**Task instructions:** Every line of the material below must be repeated exactly.

**Provided material:**
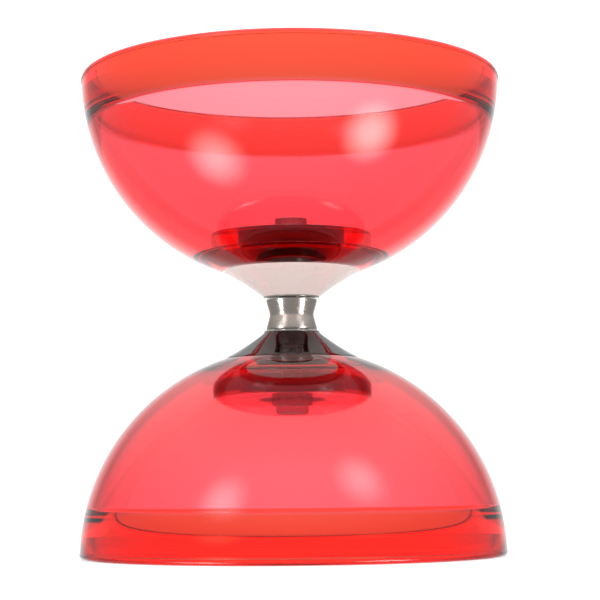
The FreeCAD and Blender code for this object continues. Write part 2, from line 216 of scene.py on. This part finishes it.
def spread(material, value, fromLow, fromHigh, toLow=0.0, toHigh=1.0, **settings):
    # carries a value from one range to another and stops at its ends
    inputs = {"Value": value, "From Min": fromLow, "From Max": fromHigh, "To Min": toLow, "To Max": toHigh}
    return addNode(material, "MapRange", inputs, **settings).outputs[0]


def mixColours(material, share, first, second):
    inputs = {0: share, 6: fromHex(first), 7: fromHex(second)}
    return addNode(material, "Mix", inputs, data_type="RGBA").outputs[2]


def addAbsorption(material, loss):
    # light lost per metre of plastic, for each colour
    density = max(loss) * 1.02  # a little over the largest, so no colour is quite black
    colour = (*[1 - part / density for part in loss], 1)
    volume = addNode(material, "VolumeAbsorption", {"Color": colour, "Density": density})
    output = material.node_tree.nodes["Material Output"]
    material.node_tree.links.new(volume.outputs[0], output.inputs["Volume"])


def roughenWith(material, shader, pattern, finish):
    roughness = spread(material, pattern, *patternRange, finish["smooth"], finish["rough"])
    linkTo(material, shader, "Roughness", roughness)


def bumpWith(material, shader, pattern, finish):
    inputs = {"Height": pattern, "Strength": finish["bump"], "Distance": finish["bumpDepth"] * mm}
    linkTo(material, shader, "Normal", addNode(material, "Bump", inputs).outputs[0])


# Clear polycarbonate, dyed red and injection moulded in a polished mould. It is clear and glossy,
# and the thick band and hub look deeper and warmer than the thin dome.

redPlastic = {
    "ior": 1.585,
    "loss": (8, 480, 450),  # red, green and blue per metre
    "domeTint": "#FFF0FA", "bandTint": "#FFB878",
    "bandHeight": 12.8, "bandFade": 0.6,  # mm down from the rim, and mm either side of its ledge
    "scuffSize": 6.0, "scuffDetail": 3, "smooth": 0.02, "rough": 0.05,  # the size is in mm
}


def makeRedPlastic():
    material, shader = startMaterial("moulded clear red polycarbonate", {
        "IOR": redPlastic["ior"], "Transmission Weight": 1.0, "Roughness": 0.0})
    place = objectPlace(material)
    scuffs = addCloud(material, place, redPlastic["scuffSize"], redPlastic["scuffDetail"])
    roughenWith(material, shader, scuffs, redPlastic)
    height = addNode(material, "SeparateXYZ", {0: place}).outputs["Z"]
    fromMiddle = addNode(material, "Math", {0: height, 1: middle}, operation="SUBTRACT").outputs[0]
    reach = addNode(material, "Math", {0: fromMiddle}, operation="ABSOLUTE").outputs[0]
    ledge = (cadHigh.z - middle) - redPlastic["bandHeight"] * mm
    fade = redPlastic["bandFade"] * mm
    inBand = spread(material, reach, ledge - fade, ledge + fade)
    tint = mixColours(material, inBand, redPlastic["domeTint"], redPlastic["bandTint"])
    linkTo(material, shader, "Base Color", tint)
    addAbsorption(material, redPlastic["loss"])
    return material


# Acrylonitrile butadiene styrene, white, moulded glossy: opaque, with a soft broad shine.

whitePlastic = {
    "ior": 1.54, "subsurface": 0.06, "subsurfaceReach": 1.0,  # the reach and the mottle are in mm
    # both tones are white tinged pink: the pink is painted light, red bounced up from the cups
    "colour": "#E9DCD6", "shade": "#E3D6D0", "mottle": 7.0, "smooth": 0.22, "rough": 0.3,
}


def makeWhitePlastic():
    material, shader = startMaterial("moulded white gloss ABS", {
        "IOR": whitePlastic["ior"], "Subsurface Weight": whitePlastic["subsurface"],
        "Subsurface Scale": whitePlastic["subsurfaceReach"] * mm})
    mottle = addCloud(material, objectPlace(material), whitePlastic["mottle"])
    colour = mixColours(material, mottle, whitePlastic["colour"], whitePlastic["shade"])
    linkTo(material, shader, "Base Color", colour)
    roughenWith(material, shader, mottle, whitePlastic)
    return material


# Clear polycarbonate with a smoke dye, moulded glossy: nearly black where it is thick.

smokedPlastic = {"ior": 1.5, "loss": (235, 265, 265), "tint": "#F4F0F2"}  # the loss is per metre


def makeSmokedPlastic():
    material, _ = startMaterial("moulded smoked polycarbonate", {
        "IOR": smokedPlastic["ior"], "Transmission Weight": 1.0, "Roughness": 0.0,
        "Base Color": fromHex(smokedPlastic["tint"])})
    addAbsorption(material, smokedPlastic["loss"])
    return material


# Acetal, black, turned on a lathe: satin, with faint rings.

blackPlastic = {
    "ior": 1.48, "colour": "#141314", "smooth": 0.34, "rough": 0.46,
    "ringPitch": 0.18, "bump": 0.2, "bumpDepth": 0.01,  # pitch and depth are in mm
}


def makeBlackPlastic():
    material, shader = startMaterial("turned black acetal", {
        "IOR": blackPlastic["ior"], "Base Color": fromHex(blackPlastic["colour"])})
    rings = addRings(material, objectPlace(material), blackPlastic["ringPitch"])
    roughenWith(material, shader, rings, blackPlastic)
    bumpWith(material, shader, rings, blackPlastic)
    return material


# Polyamide 6 in its natural colour, moulded: milky and waxy.

nylon = {
    "ior": 1.53, "subsurface": 0.3, "subsurfaceReach": 1.0,  # the reach and the grain are in mm
    "colour": "#DCD9CC", "grain": 1.2, "smooth": 0.38, "rough": 0.5,
}


def makeNylon():
    material, shader = startMaterial("moulded natural nylon", {
        "IOR": nylon["ior"], "Subsurface Weight": nylon["subsurface"],
        "Subsurface Scale": nylon["subsurfaceReach"] * mm, "Base Color": fromHex(nylon["colour"])})
    roughenWith(material, shader, addCloud(material, objectPlace(material), nylon["grain"]), nylon)
    return material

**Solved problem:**
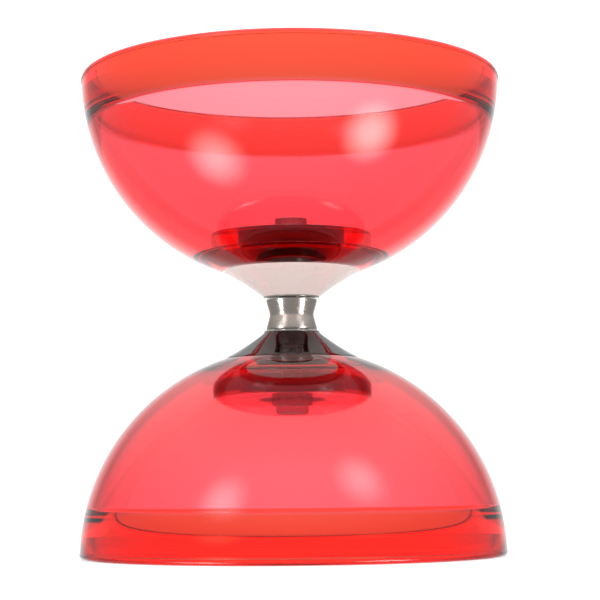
The FreeCAD and Blender code for this object continues. Write part 2, from line 216 of scene.py on. This part finishes it.
def spread(material, value, fromLow, fromHigh, toLow=0.0, toHigh=1.0, **settings):
    # carries a value from one range to another and stops at its ends
    inputs = {"Value": value, "From Min": fromLow, "From Max": fromHigh, "To Min": toLow, "To Max": toHigh}
    return addNode(material, "MapRange", inputs, **settings).outputs[0]


def mixColours(material, share, first, second):
    inputs = {0: share, 6: fromHex(first), 7: fromHex(second)}
    return addNode(material, "Mix", inputs, data_type="RGBA").outputs[2]


def addAbsorption(material, loss):
    # light lost per metre of plastic, for each colour
    density = max(loss) * 1.02  # a little over the largest, so no colour is quite black
    colour = (*[1 - part / density for part in loss], 1)
    volume = addNode(material, "VolumeAbsorption", {"Color": colour, "Density": density})
    output = material.node_tree.nodes["Material Output"]
    material.node_tree.links.new(volume.outputs[0], output.inputs["Volume"])


def roughenWith(material, shader, pattern, finish):
    roughness = spread(material, pattern, *patternRange, finish["smooth"], finish["rough"])
    linkTo(material, shader, "Roughness", roughness)


def bumpWith(material, shader, pattern, finish):
    inputs = {"Height": pattern, "Strength": finish["bump"], "Distance": finish["bumpDepth"] * mm}
    linkTo(material, shader, "Normal", addNode(material, "Bump", inputs).outputs[0])


# Clear polycarbonate, dyed red and injection moulded in a polished mould. It is clear and glossy,
# and the thick band and hub look deeper and warmer than the thin dome.

redPlastic = {
    "ior": 1.585,
    "loss": (8, 480, 450),  # red, green and blue per metre
    "domeTint": "#FFF0FA", "bandTint": "#FFB878",
    "bandHeight": 12.8, "bandFade": 0.6,  # mm down from the rim, and mm either side of its ledge
    "scuffSize": 6.0, "scuffDetail": 3, "smooth": 0.02, "rough": 0.05,  # the size is in mm
}


def makeRedPlastic():
    material, shader = startMaterial("moulded clear red polycarbonate", {
        "IOR": redPlastic["ior"], "Transmission Weight": 1.0, "Roughness": 0.0})
    place = objectPlace(material)
    scuffs = addCloud(material, place, redPlastic["scuffSize"], redPlastic["scuffDetail"])
    roughenWith(material, shader, scuffs, redPlastic)
    height = addNode(material, "SeparateXYZ", {0: place}).outputs["Z"]
    fromMiddle = addNode(material, "Math", {0: height, 1: middle}, operation="SUBTRACT").outputs[0]
    reach = addNode(material, "Math", {0: fromMiddle}, operation="ABSOLUTE").outputs[0]
    ledge = (cadHigh.z - middle) - redPlastic["bandHeight"] * mm
    fade = redPlastic["bandFade"] * mm
    inBand = spread(material, reach, ledge - fade, ledge + fade)
    tint = mixColours(material, inBand, redPlastic["domeTint"], redPlastic["bandTint"])
    linkTo(material, shader, "Base Color", tint)
    addAbsorption(material, redPlastic["loss"])
    return material


# Acrylonitrile butadiene styrene, white, moulded glossy: opaque, with a soft broad shine.

whitePlastic = {
    "ior": 1.54, "subsurface": 0.06, "subsurfaceReach": 1.0,  # the reach and the mottle are in mm
    # both tones are white tinged pink: the pink is painted light, red bounced up from the cups
    "colour": "#E9DCD6", "shade": "#E3D6D0", "mottle": 7.0, "smooth": 0.22, "rough": 0.3,
}


def makeWhitePlastic():
    material, shader = startMaterial("moulded white gloss ABS", {
        "IOR": whitePlastic["ior"], "Subsurface Weight": whitePlastic["subsurface"],
        "Subsurface Scale": whitePlastic["subsurfaceReach"] * mm})
    mottle = addCloud(material, objectPlace(material), whitePlastic["mottle"])
    colour = mixColours(material, mottle, whitePlastic["colour"], whitePlastic["shade"])
    linkTo(material, shader, "Base Color", colour)
    roughenWith(material, shader, mottle, whitePlastic)
    return material


# Clear polycarbonate with a smoke dye, moulded glossy: nearly black where it is thick.

smokedPlastic = {"ior": 1.5, "loss": (235, 265, 265), "tint": "#F4F0F2"}  # the loss is per metre


def makeSmokedPlastic():
    material, _ = startMaterial("moulded smoked polycarbonate", {
        "IOR": smokedPlastic["ior"], "Transmission Weight": 1.0, "Roughness": 0.0,
        "Base Color": fromHex(smokedPlastic["tint"])})
    addAbsorption(material, smokedPlastic["loss"])
    return material


# Acetal, black, turned on a lathe: satin, with faint rings.

blackPlastic = {
    "ior": 1.48, "colour": "#141314", "smooth": 0.34, "rough": 0.46,
    "ringPitch": 0.18, "bump": 0.2, "bumpDepth": 0.01,  # pitch and depth are in mm
}


def makeBlackPlastic():
    material, shader = startMaterial("turned black acetal", {
        "IOR": blackPlastic["ior"], "Base Color": fromHex(blackPlastic["colour"])})
    rings = addRings(material, objectPlace(material), blackPlastic["ringPitch"])
    roughenWith(material, shader, rings, blackPlastic)
    bumpWith(material, shader, rings, blackPlastic)
    return material


# Polyamide 6 in its natural colour, moulded: milky and waxy.

nylon = {
    "ior": 1.53, "subsurface": 0.3, "subsurfaceReach": 1.0,  # the reach and the grain are in mm
    "colour": "#DCD9CC", "grain": 1.2, "smooth": 0.38, "rough": 0.5,
}


def makeNylon():
    material, shader = startMaterial("moulded natural nylon", {
        "IOR": nylon["ior"], "Subsurface Weight": nylon["subsurface"],
        "Subsurface Scale": nylon["subsurfaceReach"] * mm, "Base Color": fromHex(nylon["colour"])})
    roughenWith(material, shader, addCloud(material, objectPlace(material), nylon["grain"]), nylon)
    return material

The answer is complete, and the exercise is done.